It Feels Different this Year
As I’m sitting here in shorts and a t-shirt, it’s really hard to believe that it’s December!! It feels a lot more like August! And besides the fact that I have my tree up, it really doesn't feel like Christmas is right around the corner.
I absolutely love Christmas, and from the first day of December, I’m usually filled with excitement for the season! But this year, instead of feeling joyful, I find myself feeling a little bit depressed.
This Christmas will be a little different. There will be absolutely no chance of snow on Christmas Eve, no hopes of waking up to a snow covered ground on Christmas Day. There will be no big family gatherings to attend, no loading up the car to spend the day at grandma and grandpa's. There will be no snuggles from my nieces and nephews as we all gather to read the Christmas story and no annual pictures of all the cousins in matching pj's. As I sit here listening to Michael Bublé singing Let it Snow and I’ll be Home for Christmas (not sure why I'm torturing myself!), I can’t help but tear up a bit.
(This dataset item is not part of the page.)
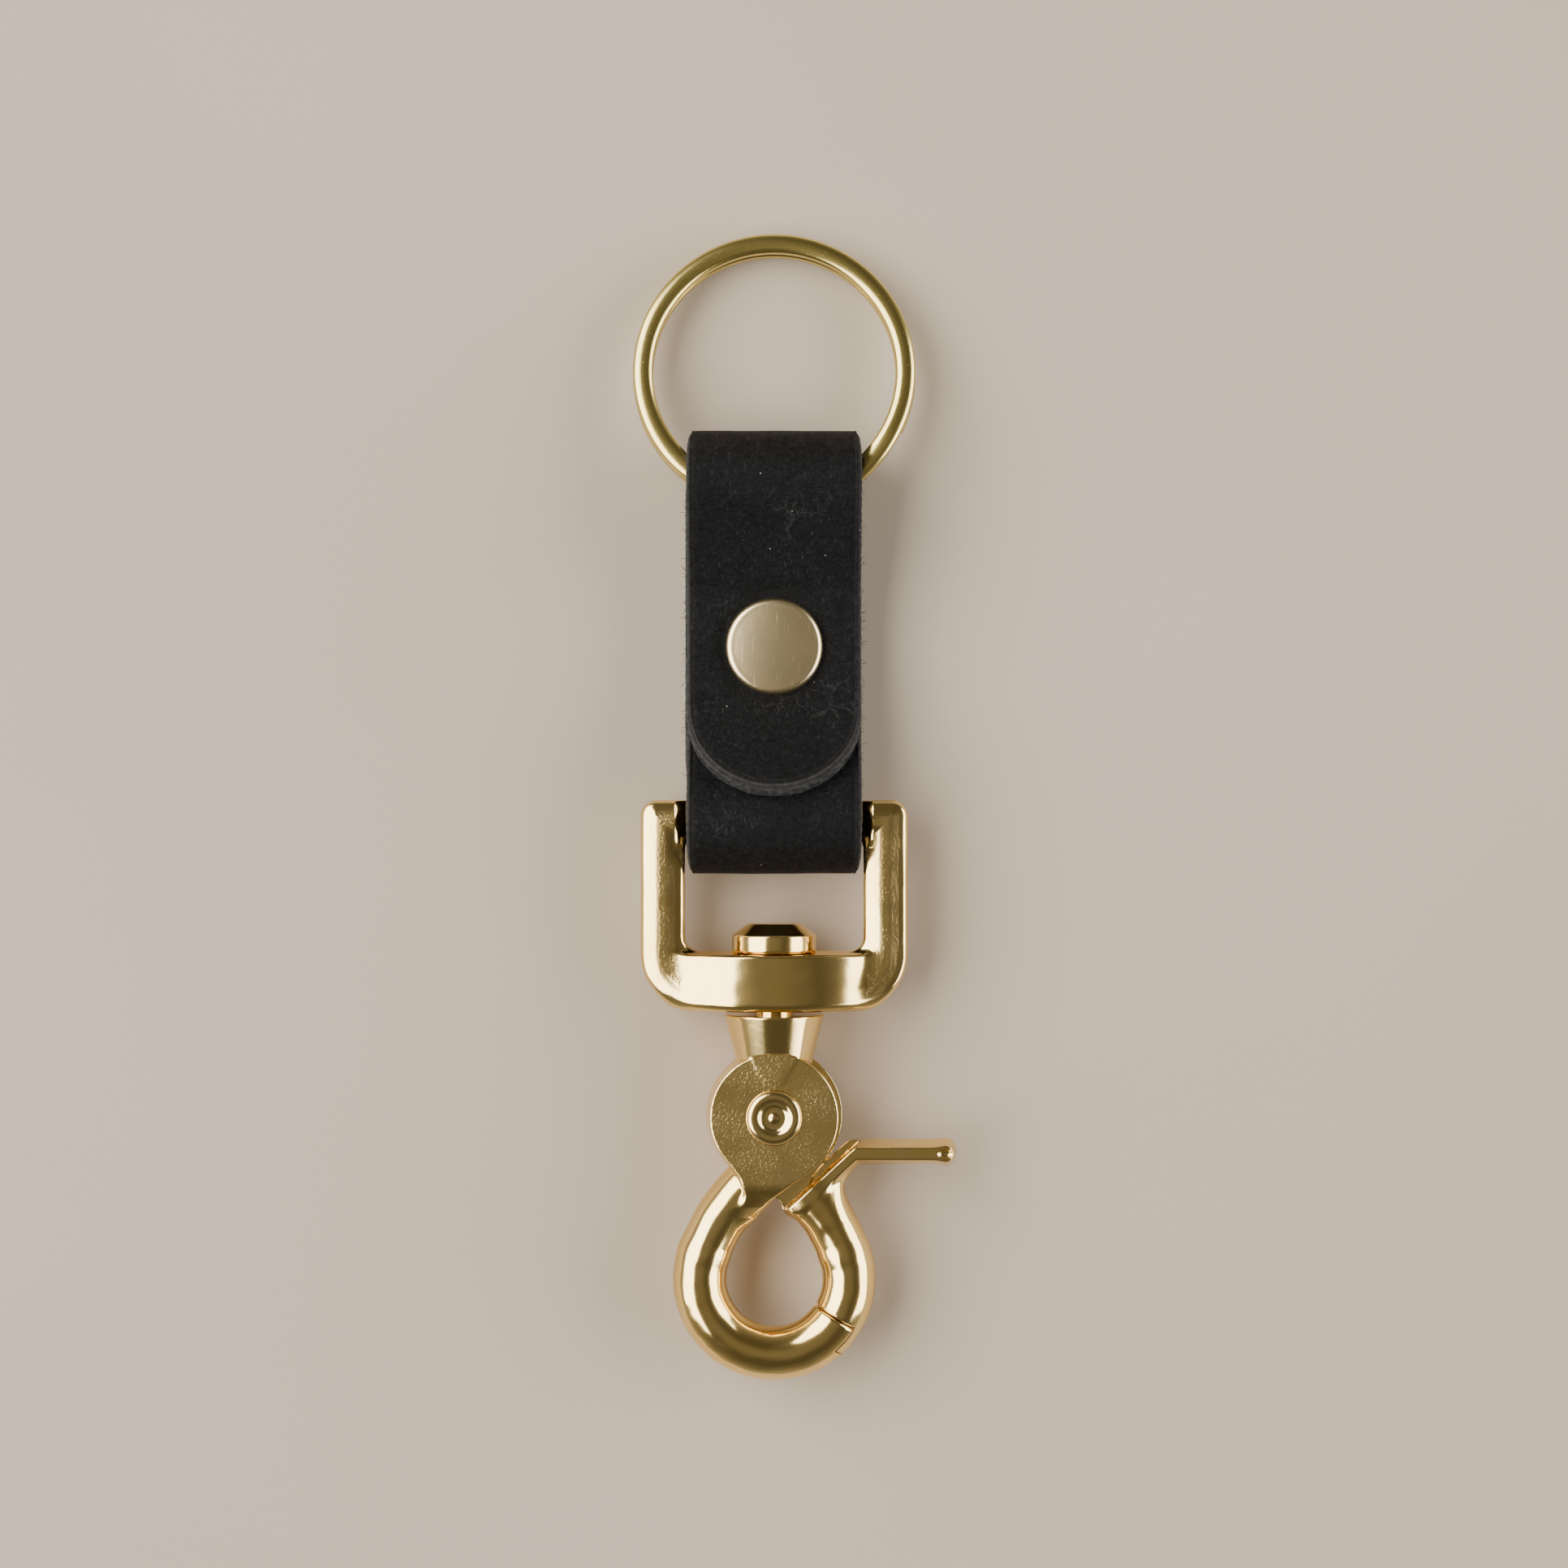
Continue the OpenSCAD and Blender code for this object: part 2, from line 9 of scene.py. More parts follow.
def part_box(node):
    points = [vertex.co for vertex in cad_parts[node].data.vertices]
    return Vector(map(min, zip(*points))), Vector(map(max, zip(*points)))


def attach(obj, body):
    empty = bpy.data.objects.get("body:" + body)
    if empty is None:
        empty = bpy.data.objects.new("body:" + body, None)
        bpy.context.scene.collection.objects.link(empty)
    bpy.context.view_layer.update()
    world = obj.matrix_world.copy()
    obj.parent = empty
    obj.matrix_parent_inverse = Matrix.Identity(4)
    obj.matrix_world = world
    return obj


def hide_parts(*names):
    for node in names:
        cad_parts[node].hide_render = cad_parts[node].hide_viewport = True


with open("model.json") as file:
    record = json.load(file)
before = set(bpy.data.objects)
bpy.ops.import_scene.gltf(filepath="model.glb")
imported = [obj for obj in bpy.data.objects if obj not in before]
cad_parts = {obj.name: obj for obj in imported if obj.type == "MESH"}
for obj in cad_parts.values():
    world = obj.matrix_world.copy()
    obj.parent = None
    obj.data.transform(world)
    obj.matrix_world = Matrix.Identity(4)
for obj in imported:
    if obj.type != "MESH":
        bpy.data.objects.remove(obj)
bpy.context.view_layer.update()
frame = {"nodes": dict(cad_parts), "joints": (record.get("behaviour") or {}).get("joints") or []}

But as I sit here pining for Christmas’ past, I hear God asking me “Am I enough?" When you strip away everything else about Christmas, "Am I enough?” Wow! That really hit me! I’ve known the truth about Christmas since I could walk but it’s all too easy for that truth to get pushed under the tree and become just a small part of the season. Yes, all the family gatherings, lights, trees and presents are nice and are something to be cherished, but God’s reminding me this year that none of those are what Christmas is truly about! My joy for the season should be found in the baby lying in the manger and nothing else! My main focus should be the birth of a baby, a baby born to set us free and give us eternal life!
So while Christmas does feel very different this year, and while I will still dearly miss spending it with our families, I'm praising God for the reminder that the greatest thing about Christmas will never change no matter where I am! My joy is dependent not on worldly gifts but on the greatest gift of all - Jesus!